Voting in an uncertain age: staying safe and feeling counted

October 29, 2020

Like all things 2020, in-person voting will be different this year. Never before have U.S. voters navigated a pandemic and the potentially disruptive forces of a heated and divided political climate. While early and mail-in voting have reached unprecedented levels, many will show up at polling locations to cast ballots in the traditional way on Election Day or in the days leading up to it in places that offer early in-person voting. Polling places have expanded to include sports arenas like the Galen Center at USC and other first-time voting centers like the Soto 1 building on the Health Sciences Campus in Boyle Heights. Both are open for voters from Friday, Oct. 30 through Election Day. USC experts can talk about the best ways to protect your health, safety and security when voting in person.

Contact: Ron Mackovich, or (213) 740-2215

Reducing health risks at the polls

“First, it’s important to realize that every time you leave your home, you have reconciled yourself to the fact you are taking some risk, especially as we have recently seen an upward trend in COVID-19 cases across much of the country. For this reason, if you or someone you live with is at greater risk of severe complications from COVID-19, consider mailing in your vote.

“However, if you decide to drop off a ballot or vote in person, you need to promise yourself you will be disciplined about taking all known precautious to mitigate this risk. Here are your tools: 1) a three-layered face mask that fits snugly around your nose and mouth; 2) glasses or preferably a face shield in addition to the mask because new research is showing we can contract the coronavirus through our eyes; 3) hand sanitizer to use after touching any common surfaces or objects; and 4) your own pen, as necessary.

“You will also want to try to stay outdoors as much as possible because your risk of catching the coronavirus is 19 times lower when you are outside. Make sure to practice physical distancing and try to time your voting when the polls in your community are typically less crowded. There is no one magic bullet for protecting yourself against COVID-19 — it is a combination of several imperfect measures that, together, offer you enough protection so you can stay safe while performing your civic duty.”

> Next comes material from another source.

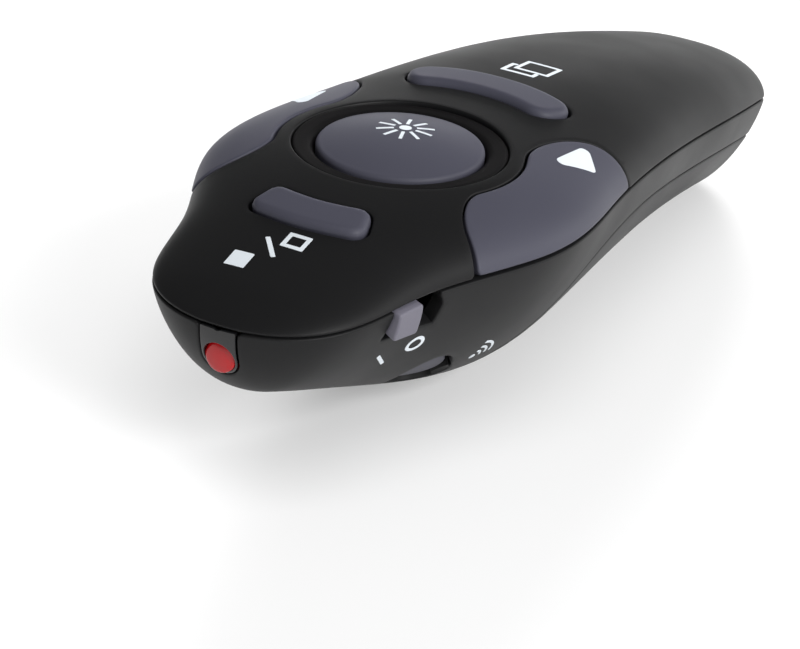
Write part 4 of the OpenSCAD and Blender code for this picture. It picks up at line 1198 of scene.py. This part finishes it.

Neha Nanda, MD, is the medical director of infection prevention and antimicrobial stewardship for Keck Medicine of USC.

Contact: Alison Rainey, or (626) 390-1640


What to do if you feel intimidated or see interference

If an alleged ‘poll watcher’ tries to impede someone at the voting booth:

• Tell him/her to kindly step out of the way.
• Take his/her picture with a cell phone.
• Call the FBI.

FBI Civil Rights Division staff will be available by phone to receive complaints related to ballot access at (202) 307-2767 or toll-free at (800) 253-3931.

Erroll Southers is director of the Safe Communities Institute at the USC Price School of Public Policy.



Tracking participation in real time

“Knowing which communities have high or low voter participation leading up to the election can be critical to getting out the vote, especially in the midst of the current COVID-19 pandemic. Digital tools that help us understand where turnout is low or high can help communities plan last-minute outreach to voters, while making the entire process more transparent.”

Mindy Romero, Ph.D., is director of Center for Inclusive Democracy at the USC Price School of Public Policy. The center has developed two web-based applications for the 2020 election to help election officials and voting advocates plan election-related decision-making and outreach.



Higher turnout, more in-person voting

“Voters are by and large aware that voting this year isn’t going to be the way that it normally is.

“When we ask people how they are going to vote, we get a much higher percentage than usual who say they are going to vote by mail. We also see large partisan divisions, with Republicans far likelier than Democrats to say they will vote in person and on election day rather than early. It’s going to be higher overall. The pandemic and its effect on voting methods injects uncertainty into projections of turnout. But I don’t have any strong reason yet to worry that it will have profound effects unless the election winds up being a good deal closer than polls currently suggest.”

Morris Levy is an assistant professor of political science at the USC Dornsife College of Letters, Arts, and Sciences.



Extra caution for older adults

Covid-19 presents new challenges for those planning to vote in-person, particularly for at-risk older adults. But we can take measures to lower our risk while at the polls:

  • Keep your distance. Many polling places have placed markers where people should stand while waiting and voting.
  • Wear a mask. This is especially important while you are inside and particularly if you are waiting indoors for a period of time.
  • Wash your hands. After voting use hand sanitizer and wash your hands as soon as you get home.

Jennifer Ailshire is an assistant a professor at the USC Davis School of Gerontology.